# CMYK separation on black background?



## Stevistkrieg (Mar 6, 2008)

CMYK separations are normally based on having a white background on which the 4 colors are printed. 

Is there a way to print 4 color process on a black shirt without a white base layer?

I was thinking it might be possible to use the K channel for a white layer instead of black, adjusting the 4 channels to compensate for the change, thereby making all the negative space in the image filled by the black background of the shirt. So it would be 4 colors (screens) total: cyan, magenta, yellow and white.

Has anyone attempted this type of separation? How exactly do the c, m and y channels need to be adjusted to account for the printed white layer and the missing black layer? 

I understand the final print would probably be very faint and dark.

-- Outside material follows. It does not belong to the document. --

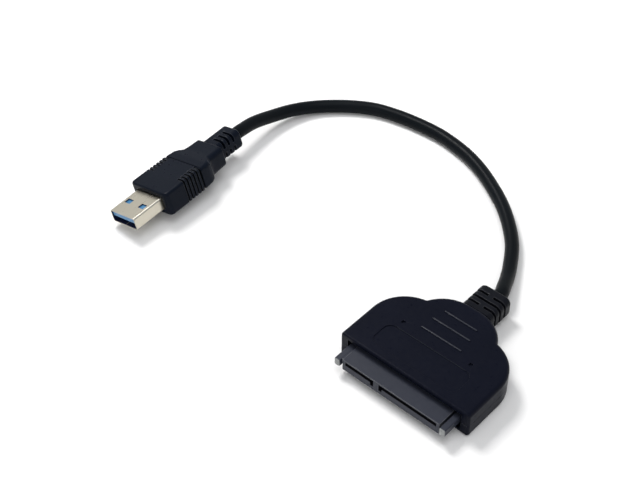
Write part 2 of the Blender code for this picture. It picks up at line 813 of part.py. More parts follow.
def grip_outline(side):
    """Groove that runs down one side of the moulding and wraps onto its top and bottom."""
    floor_x = moulding_width / 2 - grip_depth
    floor_z = moulding_height / 2 - grip_depth
    outer_x, outer_z = moulding_width / 2 + overcut, moulding_height / 2 + overcut
    points = [(grip_reach, outer_z), (outer_x, outer_z), (outer_x, -outer_z), (grip_reach, -outer_z),
              (grip_reach, -floor_z), (floor_x - grip_depth, -floor_z), (floor_x, grip_depth - floor_z),
              (floor_x, floor_z - grip_depth), (floor_x - grip_depth, floor_z), (grip_reach, floor_z)]
    return [(side * x, z) for x, z in points]


def slot_sector(start, end):
    """Part of a ring around the plug's sleeve, between two angles in degrees."""
    outer = max(plug_sleeve_width, plug_sleeve_height) / 2 + overcut
    return (arc((0, 0), outer, start, end, corner_steps)
            + arc((0, 0), plug_slot_core, end, start, corner_steps))


def make_moulding(look):
    moulding = loft("plug_moulding", moulding_stations())
    pocket_depth = shell_exposed + shell_hidden + tail_length + seam_gap
    cut(moulding, loft("plug_pocket", [
        (shell_exposed - overcut, shell_width + 2 * seam_gap, shell_height + 2 * seam_gap,
         shell_corner + seam_gap),
        (pocket_depth, shell_width + 2 * seam_gap, shell_height + 2 * seam_gap, shell_corner + seam_gap)]))
    for index in range(grip_count):
        y = grip_first + index * grip_pitch
        for side in (-1, 1):
            cut(moulding, plate(f"grip_{index}_{side}", grip_outline(side), y - grip_width / 2,
                                y + grip_width / 2, "Y"))
    for index in range(3):
        y = plug_slot_first + index * plug_slot_pitch
        low, high = y - plug_slot_width / 2, y + plug_slot_width / 2
        for start, end in ((10, 100), (-80, -10), (190, 260)):
            cut(moulding, plate(f"plug_slot_{index}_{start}", slot_sector(start, end), low, high, "Y"))
    return as_part(on_plug(moulding), "plug_moulding", look)


def make_shell(look):
    length = shell_exposed + shell_hidden
    shell = loft("plug_shell", [(0.0, shell_width, shell_height, shell_corner),
                                (length, shell_width, shell_height, shell_corner)])
    inner_corner = shell_corner - shell_sheet
    cut(shell, loft("shell_bore", [
        (-overcut, shell_width - 2 * shell_sheet, shell_height - 2 * shell_sheet, inner_corner),
        (length + overcut, shell_width - 2 * shell_sheet, shell_height - 2 * shell_sheet, inner_corner)]))
    for side in (-1, 1):
        x = side * window_spacing / 2
        low = (x - window_width / 2, window_setback - window_depth / 2, -shell_height)
        high = (x + window_width / 2, window_setback + window_depth / 2, shell_height)
        cut(shell, box(f"window_{side}", low, high))
    cut(shell, box("shell_seam", (-shell_seam / 2, -overcut, -shell_height),
                   (shell_seam / 2, length + overcut, 0.0)))
    return as_part(on_plug(shell), "plug_shell", look)


tongue_top = shell_height / 2 - shell_sheet - tongue_side_gap
tongue_bottom = tongue_top - tongue_thickness
tongue_half = shell_width / 2 - shell_sheet - tongue_side_gap
block_end = shell_exposed + shell_hidden
block_start = block_end - tongue_block_depth
flat_level = tongue_bottom + flat_contact_thickness / 2
rear_level = tongue_bottom - rear_contact_drop


def channel(x, width, level, front, back):
    """Corners of the channel that a contact lies in."""
    half = width / 2 + contact_gap
    reach = flat_contact_thickness / 2 + contact_gap
    return Vector((x - half, front, level - reach)), Vector((x + half, back, level + reach))


def make_tongue(look):
    tongue = box("plug_tongue", (-tongue_half, tongue_setback, tongue_bottom),
                 (tongue_half, block_end, tongue_top))
    join(tongue, box("tongue_block", (-tongue_half, block_start, -tongue_top), (tongue_half, block_end, 0.0)))
    shape = bmesh.new()
    flat_front, back = flat_contact_setback - contact_gap, block_end + overcut
    channels = [channel(x, flat_contact_width, flat_level, flat_front, back) for x in flat_contact_places]
    channels += [channel(x, rear_contact_width, rear_level, block_start - overcut, back)
                 for x in rear_contact_places]
    for low, high in channels:
        bmesh.ops.create_cube(shape, size=1.0, matrix=Matrix.LocRotScale((low + high) / 2, None, high - low))
    cut(tongue, mesh_object("tongue_channels", shape))
    return as_part(on_plug(tongue), "plug_tongue", look)


def make_plug_contacts(look):
    tail = block_end + tail_length
    for index, x in enumerate(flat_contact_places):
        name = f"plug_contact_{index + 1}"
        half = flat_contact_width / 2
        low = flat_level - flat_contact_thickness / 2
        bar = box(name, (x - half, flat_contact_setback, low), (x + half, tail, low + flat_contact_thickness))
        as_part(on_plug(bar), name, look)
    nose, dip = block_start - rear_contact_reach, rear_contact_drop / 4
    path = [(nose, rear_level + dip), (nose + rear_contact_reach / 4, rear_level - dip),
            (nose + rear_contact_reach / 2, rear_level), (tail, rear_level)]
    half = rear_contact_width / 2
    for index, x in enumerate(rear_contact_places):
        name = f"plug_rear_contact_{index + 1}"
        bar = strip(name, path, flat_contact_thickness, x - half, x + half)
        as_part(on_plug(bar), name, look)


def make_cable(look):
    """Jacket from the sleeve's end face to the plug's end face, square to both of them."""
    turn = Euler(plug_turn, "XYZ").to_matrix()
    ahead = Vector((-2 * sleeve_lean / sleeve_length, 1.0, 0.0)).normalized()
    first = Vector((lean_at(sleeve_end_y), sleeve_end_y, split_height)) + ahead * seam_gap
    start = [first, first + ahead * cable_straight]
    end = [settled_plug() + turn @ Vector((0.0, plug_length + seam_gap + straight, 0.0))
           for straight in (cable_straight, 0.0)]
    middle = smooth_points([start[1], *cable_route, end[0]], cable_spacing)
    return as_part(tube("cable", [start[0], *middle, end[1]], cable_diameter, 3), "cable", look)


housing_look = material("housing_black", (0.012, 0.013, 0.016), 0.42)
connector_look = material("connector_grey", (0.055, 0.057, 0.066), 0.40)
gold_look = material("contact_gold", (0.83, 0.61, 0.26), 0.25, 1.0)
board_look = material("board_green", (0.02, 0.11, 0.05), 0.45)
chip_look = material("chip_black", (0.015, 0.015, 0.016), 0.50)
steel_look = material("crystal_can", (0.62, 0.62, 0.60), 0.30, 1.0)
ferrite_look = material("inductor_ferrite", (0.05, 0.05, 0.05), 0.65)
capacitor_look = material("capacitor_tan", (0.42, 0.27, 0.14), 0.45)
sleeve_look = material("sleeve_black", (0.010, 0.011, 0.013), 0.50)
cable_look = material("cable_black", (0.012, 0.012, 0.014), 0.45)
moulding_look = material("moulding_black", (0.011, 0.012, 0.015), 0.42)
nickel_look = material("shell_nickel", (0.72, 0.70, 0.64), 0.28, 1.0)
blue_look = material("tongue_blue", (0.06, 0.16, 0.60), 0.40)

make_housing_top(housing_look)
make_housing_bottom(housing_look)
make_connector(connector_look)
make_contacts(gold_look)
make_board(board_look)
make_components()
make_strain_relief(sleeve_look)
make_wires()
make_moulding(moulding_look)
make_shell(nickel_look)
make_tongue(blue_look)
make_plug_contacts(gold_look)
make_cable(cable_look)
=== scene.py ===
"""Looks of the drive adapter: fine shells, mouldings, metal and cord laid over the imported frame.

Metres, +Z up. Sizes repeat those of the part's source, because this script reads only the frame.
"""
import math

import bmesh
import bpy
from mathutils import Euler, Matrix, Vector


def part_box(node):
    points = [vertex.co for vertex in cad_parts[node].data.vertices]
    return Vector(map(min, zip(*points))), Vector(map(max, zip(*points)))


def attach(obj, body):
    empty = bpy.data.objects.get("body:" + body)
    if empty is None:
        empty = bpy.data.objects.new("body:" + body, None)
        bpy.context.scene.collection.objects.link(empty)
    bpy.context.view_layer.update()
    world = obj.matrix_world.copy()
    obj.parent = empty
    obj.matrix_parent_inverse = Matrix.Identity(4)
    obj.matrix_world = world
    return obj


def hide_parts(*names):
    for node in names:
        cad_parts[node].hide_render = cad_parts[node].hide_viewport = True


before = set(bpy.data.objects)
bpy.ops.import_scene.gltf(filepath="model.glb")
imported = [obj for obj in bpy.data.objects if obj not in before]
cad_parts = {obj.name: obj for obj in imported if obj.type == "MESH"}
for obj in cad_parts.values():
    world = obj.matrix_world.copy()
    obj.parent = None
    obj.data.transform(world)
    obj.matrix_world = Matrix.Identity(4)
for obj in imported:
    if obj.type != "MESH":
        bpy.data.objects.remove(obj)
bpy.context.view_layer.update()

# Housing of the drive end
housing_width = 0.0472
housing_height = 0.0092
body_corner = 0.0129
front_corner = 0.0008
neck_width = 0.0290
neck_corner = 0.0125
notch_radius = 0.0010
wall = 0.0016
floor_thickness = 0.0012
ceiling = 0.0077
top_rounding = 0.0013
front_rounding = 0.0005
bottom_rounding = 0.0009
split_height = 0.0044
shell_seam_gap = 0.00006
lip_height = 0.0008
lip_inset = 0.0010
rebate_inset = 0.0007
mouth_half = 0.0208
boss_radius = 0.0012
boss_sides = 24
boss_rise = 0.0011
boss_side_x = 0.0145
boss_rows = (-0.01005, -0.00005)

# Stations of the drive end along Y
nose_y = -0.02505
face_y = -0.01925
body_rear_y = 0.00825
neck_rear_y = 0.01485
sleeve_end_y = 0.02605
base_front_y = -0.01635
base_rear_y = -0.01335

# Relief on the upper shell
recess_width = 0.0308
recess_depth = 0.00025
recess_front = 0.0032
recess_rear = 0.0125
recess_corner = 0.0028
ridge_height = 0.0003
ridge_width = 0.0006
ridges = ((0.0174, 0.0150), (0.02225, 0.0140), (0.02675, 0.0122))
ridge_ends = ((0.0, 0.35), (0.3, 0.75), (1.0, 1.0))
ridge_profile = ((1.0, 0.45), (0.7, 0.85), (0.3, 1.0))
pit_spacing = 0.0248
pit_setback = 0.0153
pit_size = 0.0011
pit_depth = 0.0005
recess_rim = 0.00010
pit_rim = 0.00012
# Reach of the painted highlight along the recess's rear rim, and the share of a ridge's height above which
# its crown gets a painted highlight
rim_reach = 0.0003
crown_share = 0.9

# Connector of the drive end
nose_width = 0.0356
nose_bottom = 0.0021
nose_top = 0.0063
arm_outer_width = 0.0406
arm_thickness = 0.0020
arm_lead = 0.0010
arm_bottom = 0.0034
arm_top = 0.0060
arm_corner = 0.00035
arm_tip_rounding = 0.0007
arm_root = 0.0015
# Faces of the arm tips ahead of this share of the arms' lead get a painted highlight
arm_tip_share = 0.55
web_setback = 0.0005
slot_height = 0.00131
slot_bottom = 0.00455
slot_depth = 0.0064
key_leg_width = 0.00117
key_leg_height = 0.0024
signal_slot = (-0.0167, 0.01057)
power_slot = (-0.00413, 0.02083)
slot_margin = 0.0002
signal_count = 7
power_count = 15
contact_half = 0.0004
contact_level = 0.00475
contact_reach = 0.0002

# Sleeve where the cable leaves the housing
sleeve_width = 0.0110
sleeve_height = 0.0071
sleeve_corner = 0.0020
sleeve_waist = (0.0078, 0.0046)
sleeve_flange = (0.0100, 0.0058)
flange_rear_y = 0.01235
flange_front_y = 0.01095
sleeve_end_rounding = 0.0010
sleeve_end_fade = 0.4
sleeve_chamfer = 0.0002
sleeve_ring_spacing = 0.0012
sleeve_ring_count = 8
sleeve_edge_start = 0.0010
sleeve_slot_places = (0.0177, 0.02015, 0.0226)
sleeve_slot_width = 0.0009
sleeve_slot_depth = 0.0011
sleeve_slot_corner = 0.0008
sleeve_bridge = 0.0018
sleeve_lean = 0.0001
sleeve_length = 0.0112

# Metal shell and insulator of the plug
shell_width = 0.0120
shell_height = 0.0045
shell_sheet = 0.0003
shell_corner = 0.0006
shell_exposed = 0.0123
shell_length = 0.0176
window_width = 0.0025
window_depth = 0.0021
window_spacing = 0.0067
window_setback = 0.0063
shell_seam = 0.00012
tongue_setback = 0.0005
tongue_thickness = 0.0019
tongue_half = 0.0055
tongue_top = 0.00175
tongue_block_front = 0.0114
flat_contacts = (-0.0035, -0.0010, 0.0010, 0.0035)
rear_contacts = (-0.0040, -0.0020, 0.0, 0.0020, 0.0040)
flat_contact_half = 0.0006
rear_contact_half = 0.0004
plug_channel_reach = 0.000225
plug_channel_front = 0.0011
flat_level = -0.000025
rear_level = -0.00095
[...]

It would probably be better used for printing cmyk on black paper. thanks!


----------



## Naga (Mar 11, 2008)

The short answer is: no way.
You must apply a solid layer of white (or bleach away the black) before printing colors.

The colors must be somewhat transparent to function when applied in layers.
In Photoshop channels, this is simulated with a solidity number, which is typically in the area 5% - 20% for colors and 85% - 100% for white and black.

When the base is black, *no* light is reflected to go back thru the color layers and illuminate them.
Only a tiny bit of light is reflected at the color layers giving a resulting color, which is almost black.


----------



## Stevistkrieg (Mar 6, 2008)

i see.. makes sense. thanks!


----------



## HMD10 (Feb 17, 2008)

Yes you can use the K (black) as the white and use the color of the shirt for Black. You are going to have to play around a little with the image.


----------



## HMD10 (Feb 17, 2008)

The Black on the press would be white. You can't use the black output as your white you have to make a separate white output for under the image Just wanted to clear that up.


----------



## Brian Danka (Nov 6, 2009)

JMclothing said:


> The Black on the press would be white. You can't use the black output as your white you have to make a separate white output for under the image Just wanted to clear that up.



Can you explain this a little further... Also what are other similar methods that can make printing on a black shirt possible?


----------